‘More Destruction of Science’
Jake
Johnson for Common Dreams

Members of the National Science Board (NSB) were notified in a brief email “on behalf of President Donald J. Trump” that their “position as a member of the National Science Board is terminated, effective immediately.”
One fired board member, chemist Willie May, told The New York Times that
he was “disappointed” but not “entirely surprised,” adding, “I have watched the
systematic dismantling of the scientific advisory infrastructure of
this government with growing alarm, and the National Science Board is simply
the latest casualty.”
The NSB sets the policies of the US National Science
Foundation (NSF), approves major funding decisions for NSF, and advises
Congress and the president on “policy matters related to science and
engineering.”
Rep. Zoe Lofgren (D-Calif.), the ranking member of the House
Committee on Science, Space, and Technology, said in a
statement Saturday that “this is the latest stupid move made by a president who
continues to harm science and American innovation.”
“The NSB is apolitical,” said Lofgren. “It advises the president on the future of NSF. It unfortunately is no surprise a president who has attacked NSF from day one would seek to destroy the board that helps guide the foundation. Will the president fill the NSB with MAGA loyalists who won’t stand up to him as he hands over our leadership in science to our adversaries? A real bozo the clown move.”
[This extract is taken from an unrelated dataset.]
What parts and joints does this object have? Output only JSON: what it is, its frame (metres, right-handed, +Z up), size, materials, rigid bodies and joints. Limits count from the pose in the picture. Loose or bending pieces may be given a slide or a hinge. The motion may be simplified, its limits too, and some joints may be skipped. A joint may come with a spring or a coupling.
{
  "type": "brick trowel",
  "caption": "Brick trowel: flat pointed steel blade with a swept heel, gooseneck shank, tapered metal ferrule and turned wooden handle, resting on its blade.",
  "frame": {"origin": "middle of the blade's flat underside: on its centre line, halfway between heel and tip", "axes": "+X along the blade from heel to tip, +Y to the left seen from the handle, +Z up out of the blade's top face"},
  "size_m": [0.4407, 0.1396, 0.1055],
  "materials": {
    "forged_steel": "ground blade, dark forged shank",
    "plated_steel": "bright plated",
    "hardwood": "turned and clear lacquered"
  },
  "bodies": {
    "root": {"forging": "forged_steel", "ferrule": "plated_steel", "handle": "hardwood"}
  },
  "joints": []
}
Alondra Nelson, an academic who resigned from the NSB last
May over concerns of political interference, wrote on social media that
“history will not look kindly on this administration for many reasons, but the
systematic silencing of independent expertise is particularly troubling.”
Since the start of his second term, Trump and his deputies
have assailed science across the federal government, including by eliminating the Environmental Protection Agency’s
scientific research arm and firing experts en masse.
In the coming fiscal year, Trump has proposed cutting
NSF’s budget by
nearly 55%. Additionally, the president’s budget would “eliminate funding for
the National Oceanic and Atmospheric Administration’s Office of Oceanic and
Atmospheric Research,” Scientific American reported. The White House plan,
if approved by Congress, would also slash NASA’s budget by nearly 25%.
“This is how the US loses its scientific leadership—with a
reckless budget line,” Leigh Stearns, a glaciologist at the University of Pennsylvania, told
Scientific American.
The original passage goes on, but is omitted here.